この両者の思惑が見事に外れる(?)ところが、入試数学なんですね。ですから、少々受験勉強し数学の応用問題を解いたからといって、その実自分でよくわかんないものだから教えてもらったり解法を見て納得したとしても、その学習の浅さと量では根本的に本人の力にはまだまだなっていないことが多く、せいぜい100点満点の半分、50点取れるかどうかでしょう。
平均的な話ですが、入試100点で考えますと、年度による難易度の変化はあるにしても、数学の場合、まあ受験生の平均点は40点から45点ぐらいでしょう。これは、どこが取れたかといいますと、問1の計算問題中心の問題25点と、問2から問4(5)の大問の中の、最初の1番の、問題をよく読めば誰でも解けるやさしい部分の点数の寄せ集めで、合計すると40点ぐらいにはなるのです。
3年間勉強してきて、塾にも通い、あるいはケースによって家庭教師にもつき、もちろん自分の力のみで努力して勉強してきた生徒もいますが、その結果が、計算分野と各応用問題(図形・関数・新傾向)の入り口の問題だけしかできないというのは、あまりにもひどいといいますか情けないような気がします。
さて、もう一つ。最初に書きました目次を分析しますと、次のような結果になります。別の角度、学年別で出題範囲をみますと、 中1―8ページ、中2―25ページ、中3―38ページ
(計71ページ) 項目が中1、2(3)にまたがったりするものもなかにあるのですが、それはこちらで分別、判断しました。
どうでしょうか? 見事な偏りがありますね。中1の範囲はたった8ページ、中2でようやく25ページ、併せても33ページで、中3の38ページにも届きません。でも、これが正常な入試分析、入試に対応した問題内容だと、わたしは判断します。わたし自身、入試数学を20数年解いてきて感じる感覚とその配分が、みごと一致するからです。つまり、ポイントは中3にある、ということです。もう少しつけ足しますと、中2の後半から中3にあるということです。
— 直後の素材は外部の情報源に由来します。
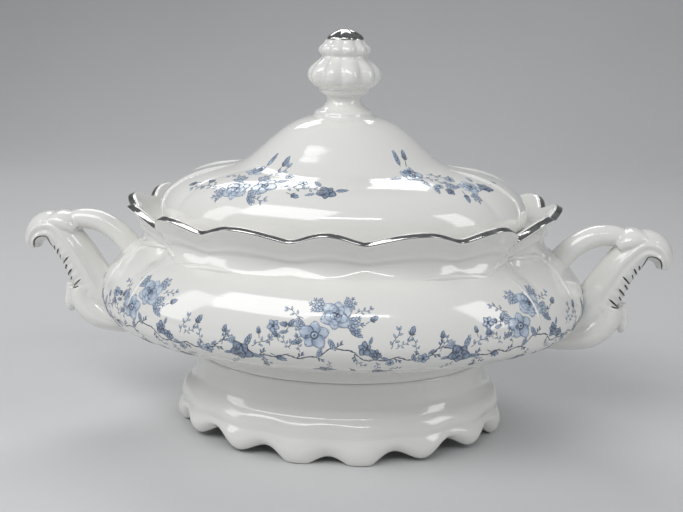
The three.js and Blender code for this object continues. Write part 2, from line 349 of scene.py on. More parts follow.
# a wall on oval rows, capped at both ends or closed on itself, with each row's waves noted for the rule
def ovalWall(name, rows, finest, steps, ring=False, sheet=None):
    rows = smoothRows(rows, finest, ring)
    turns = np.arange(steps) * 2 * np.pi / steps
    z, length, depth = (rows[:, k][:, None] for k in range(3))
    points = np.stack([length * np.cos(turns), depth * np.sin(turns), z + 0 * turns], -1) * mm
    points = points.reshape(-1, 3)
    count = len(rows)
    values = [np.repeat(rows[:, k], steps) for k in (3, 4, 5)]
    around = np.tile(turns, count)
    # every face corner as (row, step), the last step not yet folded back onto the first
    corners = []
    for j in range(count if ring else count - 1):
        corners += [((j, i), (j, i + 1), (j + 1, i + 1), (j + 1, i)) for i in range(steps)]
    if not ring:
        points = np.vstack([points, [[0, 0, rows[0, 0] * mm], [0, 0, rows[-1, 0] * mm]]])
        corners += [((0, i + 1), (0, i), (-1, i)) for i in range(steps)]
        corners += [((count - 1, i), (count - 1, i + 1), (count, i)) for i in range(steps)]
        values = [np.append(v, [0, 0]) for v in values]
        around = np.append(around, [0, 0])
    hubs = {-1: count * steps, count: count * steps + 1}

    def index(row, step):
        if not ring and row in hubs:
            return hubs[row]
        return row % count * steps + step % steps

    piece = newPiece(name, points, [tuple(index(*corner) for corner in face) for face in corners])
    for label, value in zip(("waveOut", "waveUp", "notchIn"), values):
        noteValues(piece.data, label, value * mm)
    noteValues(piece.data, "turn", around)
    if sheet:
        placesOf = sheet(rows, steps)
        places = [place for face in corners for place in placesOf(face)]
        layer = piece.data.uv_layers.new(name="sheet")
        layer.data.foreach_set("uv", np.array(places, dtype=np.float32).ravel())
    return piece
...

一般に流布してる考え方といいますか、受験関係の書物によく書いてあることですが、入試問題は中1と中2の範囲から70%出題される、だから学校で習った基本事項の復習をしっかりすれば、そして中3学習を押さえていけば、じゅうぶんに対応できる、と。
これはまったくナンセンスきわまりない、誤った情報でしょう。そんななま易しいことで受験対策ができるのなら、みんな60点や70数点くらいは取りますよ。そして平常点が90点以上ある生徒なら、入試では70何点かをふつうに取れてもおかしくはないでしょう。しかし現実は、上に記した通りです。クラスで1,2番といいますか、かなり数学の力がある生徒でさえ、入試点で80点を超えるのが非常に困難なのが、現実の入試数学の実相です。
話を戻します。今回は入試数学の問題分析を試みてみましたが、意識的にその対策、じゃあどうすりゃあいいの?という部分については殆ど触れておりません。それは今まで別のところで詳しく書いているつもりです。よって、問題提起といいますか、中学の数学とその成績に対する捉え方について、下記のサジェスチョンズを書かせていただいておきます。
・学校の定期テストの点数は一つの目安だけど、それを実力と認識するのは早計にすぎる。実力テストですら数学の場合、中3の前半まではあくまで参考にすぎない。理由は、基礎問題でしか構成されてないからです。
・中1数学はまったくの基本で、まだまだ土台にすぎない。中2数学も然り。こ
の認識で入試数学に備えねば。
・中2数学の1次関数の「応用」からが、ほんとうの受験数学に繋がっていく。
・中2の図形をしっかり踏まえ活用できて、いかに中3数学の図形の応用がこな
せるよう勉強を結びつけていくか、それが大きな大きな課題。
・入試は図形・関数・新学力観の問題に偏ってる(?)ので、均一的な学習で
はなく、とにもかくにも強弱をつけた勉強をすべきである。とことん掘り下
げて勉強しなければならないところは時機に応じて、徹底的な学習をいかに
進めていくか、それが課題である。